* [Written instruction]
In this exercise, reproduce all the entries that follow exactly.

(begin)

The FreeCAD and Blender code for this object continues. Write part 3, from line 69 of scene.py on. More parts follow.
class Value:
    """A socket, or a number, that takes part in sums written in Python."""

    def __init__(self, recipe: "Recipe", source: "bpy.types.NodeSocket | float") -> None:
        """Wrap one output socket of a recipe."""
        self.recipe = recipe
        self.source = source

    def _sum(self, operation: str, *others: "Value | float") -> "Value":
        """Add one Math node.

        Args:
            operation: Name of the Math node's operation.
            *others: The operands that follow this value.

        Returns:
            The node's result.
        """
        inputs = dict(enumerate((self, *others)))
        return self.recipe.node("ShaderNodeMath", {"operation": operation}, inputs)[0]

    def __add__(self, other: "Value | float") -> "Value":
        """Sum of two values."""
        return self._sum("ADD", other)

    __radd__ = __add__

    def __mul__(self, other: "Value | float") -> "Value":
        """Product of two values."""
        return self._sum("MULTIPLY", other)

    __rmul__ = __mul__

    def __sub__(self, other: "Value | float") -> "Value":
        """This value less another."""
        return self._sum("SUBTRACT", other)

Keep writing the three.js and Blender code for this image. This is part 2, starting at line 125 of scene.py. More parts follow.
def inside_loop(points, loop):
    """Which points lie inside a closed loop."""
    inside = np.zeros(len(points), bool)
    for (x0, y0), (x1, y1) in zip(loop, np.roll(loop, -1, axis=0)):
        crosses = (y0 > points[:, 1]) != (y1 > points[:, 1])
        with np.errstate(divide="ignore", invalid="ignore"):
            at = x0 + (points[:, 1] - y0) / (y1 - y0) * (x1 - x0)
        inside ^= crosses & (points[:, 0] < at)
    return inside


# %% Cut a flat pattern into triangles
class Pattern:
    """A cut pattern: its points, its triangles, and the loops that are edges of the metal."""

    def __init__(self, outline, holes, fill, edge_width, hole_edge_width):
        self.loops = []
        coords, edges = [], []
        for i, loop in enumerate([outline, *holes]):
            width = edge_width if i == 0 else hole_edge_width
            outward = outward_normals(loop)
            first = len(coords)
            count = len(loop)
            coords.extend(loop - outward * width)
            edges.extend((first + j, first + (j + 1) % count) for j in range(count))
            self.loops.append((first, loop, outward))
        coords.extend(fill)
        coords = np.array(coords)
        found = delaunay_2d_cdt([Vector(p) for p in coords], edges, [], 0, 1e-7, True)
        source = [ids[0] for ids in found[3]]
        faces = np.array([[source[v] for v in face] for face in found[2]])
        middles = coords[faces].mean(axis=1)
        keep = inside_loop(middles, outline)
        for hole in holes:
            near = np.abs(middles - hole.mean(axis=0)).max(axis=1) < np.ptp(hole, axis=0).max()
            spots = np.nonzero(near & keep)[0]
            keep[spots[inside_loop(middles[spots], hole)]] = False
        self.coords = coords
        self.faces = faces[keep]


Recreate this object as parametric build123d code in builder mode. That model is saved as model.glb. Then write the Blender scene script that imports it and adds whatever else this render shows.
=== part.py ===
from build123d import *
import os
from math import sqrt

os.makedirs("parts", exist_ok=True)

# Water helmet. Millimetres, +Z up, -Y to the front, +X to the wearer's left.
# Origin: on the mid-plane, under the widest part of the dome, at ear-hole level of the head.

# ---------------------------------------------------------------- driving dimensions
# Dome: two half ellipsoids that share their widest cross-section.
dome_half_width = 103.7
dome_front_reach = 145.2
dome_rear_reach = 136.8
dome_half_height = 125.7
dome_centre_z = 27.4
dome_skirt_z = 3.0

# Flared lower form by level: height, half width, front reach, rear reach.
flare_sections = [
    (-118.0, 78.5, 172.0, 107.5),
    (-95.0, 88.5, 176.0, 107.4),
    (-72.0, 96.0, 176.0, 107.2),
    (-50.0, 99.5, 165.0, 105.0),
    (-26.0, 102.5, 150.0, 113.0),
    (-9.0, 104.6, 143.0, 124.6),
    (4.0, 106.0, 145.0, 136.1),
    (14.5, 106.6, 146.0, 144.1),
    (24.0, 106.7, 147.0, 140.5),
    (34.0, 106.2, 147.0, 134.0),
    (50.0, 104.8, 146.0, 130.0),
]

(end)

* [Expected answer]
The FreeCAD and Blender code for this object continues. Write part 3, from line 69 of scene.py on. More parts follow.
class Value:
    """A socket, or a number, that takes part in sums written in Python."""

    def __init__(self, recipe: "Recipe", source: "bpy.types.NodeSocket | float") -> None:
        """Wrap one output socket of a recipe."""
        self.recipe = recipe
        self.source = source

    def _sum(self, operation: str, *others: "Value | float") -> "Value":
        """Add one Math node.

        Args:
            operation: Name of the Math node's operation.
            *others: The operands that follow this value.

        Returns:
            The node's result.
        """
        inputs = dict(enumerate((self, *others)))
        return self.recipe.node("ShaderNodeMath", {"operation": operation}, inputs)[0]

    def __add__(self, other: "Value | float") -> "Value":
        """Sum of two values."""
        return self._sum("ADD", other)

    __radd__ = __add__

    def __mul__(self, other: "Value | float") -> "Value":
        """Product of two values."""
        return self._sum("MULTIPLY", other)

    __rmul__ = __mul__

    def __sub__(self, other: "Value | float") -> "Value":
        """This value less another."""
        return self._sum("SUBTRACT", other)

Keep writing the three.js and Blender code for this image. This is part 2, starting at line 125 of scene.py. More parts follow.
def inside_loop(points, loop):
    """Which points lie inside a closed loop."""
    inside = np.zeros(len(points), bool)
    for (x0, y0), (x1, y1) in zip(loop, np.roll(loop, -1, axis=0)):
        crosses = (y0 > points[:, 1]) != (y1 > points[:, 1])
        with np.errstate(divide="ignore", invalid="ignore"):
            at = x0 + (points[:, 1] - y0) / (y1 - y0) * (x1 - x0)
        inside ^= crosses & (points[:, 0] < at)
    return inside


# %% Cut a flat pattern into triangles
class Pattern:
    """A cut pattern: its points, its triangles, and the loops that are edges of the metal."""

    def __init__(self, outline, holes, fill, edge_width, hole_edge_width):
        self.loops = []
        coords, edges = [], []
        for i, loop in enumerate([outline, *holes]):
            width = edge_width if i == 0 else hole_edge_width
            outward = outward_normals(loop)
            first = len(coords)
            count = len(loop)
            coords.extend(loop - outward * width)
            edges.extend((first + j, first + (j + 1) % count) for j in range(count))
            self.loops.append((first, loop, outward))
        coords.extend(fill)
        coords = np.array(coords)
        found = delaunay_2d_cdt([Vector(p) for p in coords], edges, [], 0, 1e-7, True)
        source = [ids[0] for ids in found[3]]
        faces = np.array([[source[v] for v in face] for face in found[2]])
        middles = coords[faces].mean(axis=1)
        keep = inside_loop(middles, outline)
        for hole in holes:
            near = np.abs(middles - hole.mean(axis=0)).max(axis=1) < np.ptp(hole, axis=0).max()
            spots = np.nonzero(near & keep)[0]
            keep[spots[inside_loop(middles[spots], hole)]] = False
        self.coords = coords
        self.faces = faces[keep]


Recreate this object as parametric build123d code in builder mode. That model is saved as model.glb. Then write the Blender scene script that imports it and adds whatever else this render shows.
=== part.py ===
from build123d import *
import os
from math import sqrt

os.makedirs("parts", exist_ok=True)

# Water helmet. Millimetres, +Z up, -Y to the front, +X to the wearer's left.
# Origin: on the mid-plane, under the widest part of the dome, at ear-hole level of the head.

# ---------------------------------------------------------------- driving dimensions
# Dome: two half ellipsoids that share their widest cross-section.
dome_half_width = 103.7
dome_front_reach = 145.2
dome_rear_reach = 136.8
dome_half_height = 125.7
dome_centre_z = 27.4
dome_skirt_z = 3.0

# Flared lower form by level: height, half width, front reach, rear reach.
flare_sections = [
    (-118.0, 78.5, 172.0, 107.5),
    (-95.0, 88.5, 176.0, 107.4),
    (-72.0, 96.0, 176.0, 107.2),
    (-50.0, 99.5, 165.0, 105.0),
    (-26.0, 102.5, 150.0, 113.0),
    (-9.0, 104.6, 143.0, 124.6),
    (4.0, 106.0, 145.0, 136.1),
    (14.5, 106.6, 146.0, 144.1),
    (24.0, 106.7, 147.0, 140.5),
    (34.0, 106.2, 147.0, 134.0),
    (50.0, 104.8, 146.0, 130.0),
]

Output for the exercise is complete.